Heavy handed approach

Steven Ambrose, CEO of Strategy Worx Consulting has described RURA's finding as impractical.

"The motives of the regulator are unclear and appear heavy handed, as it's not a simple matter to move the data centre to Rwanda as this may be both expensive and disruptive."

Ambrose says the latest fine for MTN should not necessarily be equated to the 330 billion naira ($1.7 billion) that the operator had to pay in Nigeria last year.

He adds that the MTN Rwanda situation is an example of the difficulties with doing business in Africa.

"The regulatory arena is always fluid and highly changeable. The disproportionate size and apparent wealth of the operators makes them targets for governmental interference. MTN and the other mobile operators have an enormous impact on the countries they operate in and the legal and regulatory framework they operate in is complex and fraught with challenges."

Ambrose believes the allocation of resources by MTN benefits Rwanda in lower costs and the latest technology.

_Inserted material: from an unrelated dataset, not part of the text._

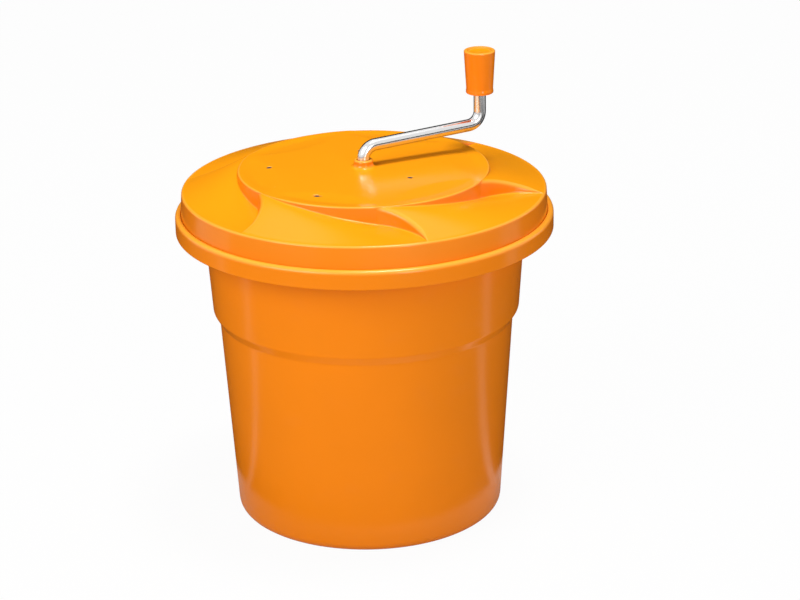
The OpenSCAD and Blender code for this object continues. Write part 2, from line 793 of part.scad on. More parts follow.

He says while the fine amount is not large in the context of MTN's overall operations, there will have to be a negotiated solution between the parties.

Dobek Pater, Managing Director at Africa Analysis shares the view that MTN is likely to be motivated by the economic benefit it would derive from creating a SEA IT Hub.

"I think, these cases need to be considered on their own merits. It could be, for instance, that MTN Rwanda does intend to establish a separate hub for Rwanda but in the meantime is using a regional hub to deliver IT services. It would be more economical to deliver services from a centralised location and, for instance, in the case of some IT services provided by global vendors (e.g., Microsoft, IBM) this is the case. It is peculiar that a country would require a local hub for the delivery of IT services, unless storage of client data is involved. In such a case, there are often laws regulating data storage outside of national borders. Another reason could be that Rwanda is trying to retain more revenue in the country and create more work opportunities through such requirements.

Pater says a trend is developing among African regulatory authorities who are becoming more heavy-handed in a bid to entrench their authority in the market which may have been lax in the past.